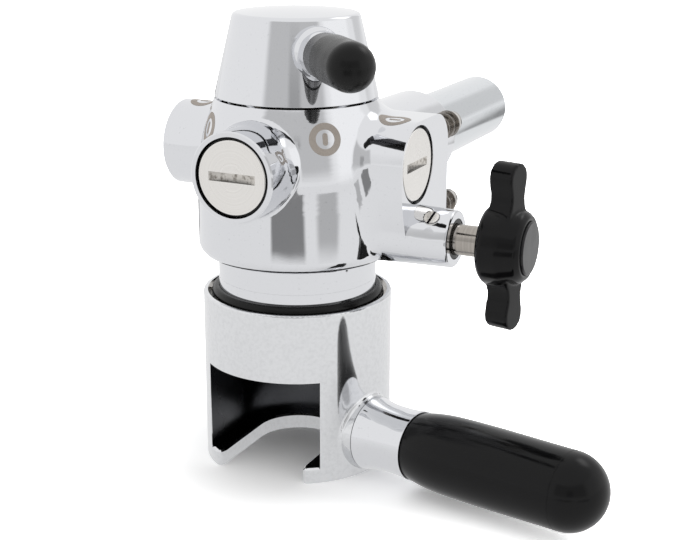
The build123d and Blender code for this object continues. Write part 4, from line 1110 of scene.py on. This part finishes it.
@dataclass
class BleedValve:
    """The bleed valve's spindle, gland face, lock screw and wing knob, in millimetres.

    Attributes:
        height: height of the valve's axis.
        knob: distance of the knob's back from the upright axis.
        disc: where the grey disc on the knob starts and ends past that, and its radius.
        cell: size of the cells in which the moulded knob is rounded off.
        spindle: outline of the spindle.
        wiper: outline of the rubber lip round it.
        screw: outline of the gland's lock screw.
        screw_x: how far to the right the screw sits.
        screw_rise: its direction above the front in degrees.
        screw_turn: how far its slot leans from upright, in degrees.
        slot: length, width and depth of its slot, and the radius round the slot's faces.
    """

    height: float = 77.4
    knob: float = 63.0
    disc: tuple[float, float, float] = (12.6, 14.0, 8.0)
    cell: float = 0.34
    spindle: Outline = (
        (37.4, 0),
        (37.4, 3.2),
        (44.4, 3.2),
        (44.4, 4.65),
        (65.0, 4.65, 0.2, 2),
        (65.0, 3.5),
        (72.0, 3.5),
        (72.0, 0),
    )
    wiper: Outline = ((52.42, 4.7), (52.42, 6.2), (53.4, 6.2, 0.15, 2), (53.4, 4.7, 0.3, 3))
    screw: Outline = (
        (5.3, 0),
        (5.3, 1.5),
        (7.92, 1.5),
        (7.92, 2.5),
        (9.2, 2.5, 0.3, 4),
        (9.2, 0),
    )
    screw_x: float = 47.6
    screw_rise: float = 53.0
    screw_turn: float = 12.0
    slot: tuple[float, float, float, float] = (5.6, 0.8, 0.9, 2.45)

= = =

_Stated exercise:_
Output all of the material exactly as written.

_Result:_
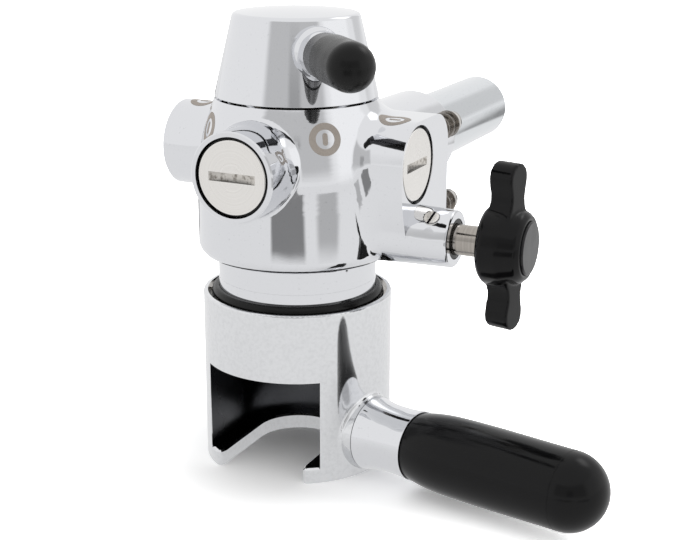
The build123d and Blender code for this object continues. Write part 4, from line 1110 of scene.py on. This part finishes it.
@dataclass
class BleedValve:
    """The bleed valve's spindle, gland face, lock screw and wing knob, in millimetres.

    Attributes:
        height: height of the valve's axis.
        knob: distance of the knob's back from the upright axis.
        disc: where the grey disc on the knob starts and ends past that, and its radius.
        cell: size of the cells in which the moulded knob is rounded off.
        spindle: outline of the spindle.
        wiper: outline of the rubber lip round it.
        screw: outline of the gland's lock screw.
        screw_x: how far to the right the screw sits.
        screw_rise: its direction above the front in degrees.
        screw_turn: how far its slot leans from upright, in degrees.
        slot: length, width and depth of its slot, and the radius round the slot's faces.
    """

    height: float = 77.4
    knob: float = 63.0
    disc: tuple[float, float, float] = (12.6, 14.0, 8.0)
    cell: float = 0.34
    spindle: Outline = (
        (37.4, 0),
        (37.4, 3.2),
        (44.4, 3.2),
        (44.4, 4.65),
        (65.0, 4.65, 0.2, 2),
        (65.0, 3.5),
        (72.0, 3.5),
        (72.0, 0),
    )
    wiper: Outline = ((52.42, 4.7), (52.42, 6.2), (53.4, 6.2, 0.15, 2), (53.4, 4.7, 0.3, 3))
    screw: Outline = (
        (5.3, 0),
        (5.3, 1.5),
        (7.92, 1.5),
        (7.92, 2.5),
        (9.2, 2.5, 0.3, 4),
        (9.2, 0),
    )
    screw_x: float = 47.6
    screw_rise: float = 53.0
    screw_turn: float = 12.0
    slot: tuple[float, float, float, float] = (5.6, 0.8, 0.9, 2.45)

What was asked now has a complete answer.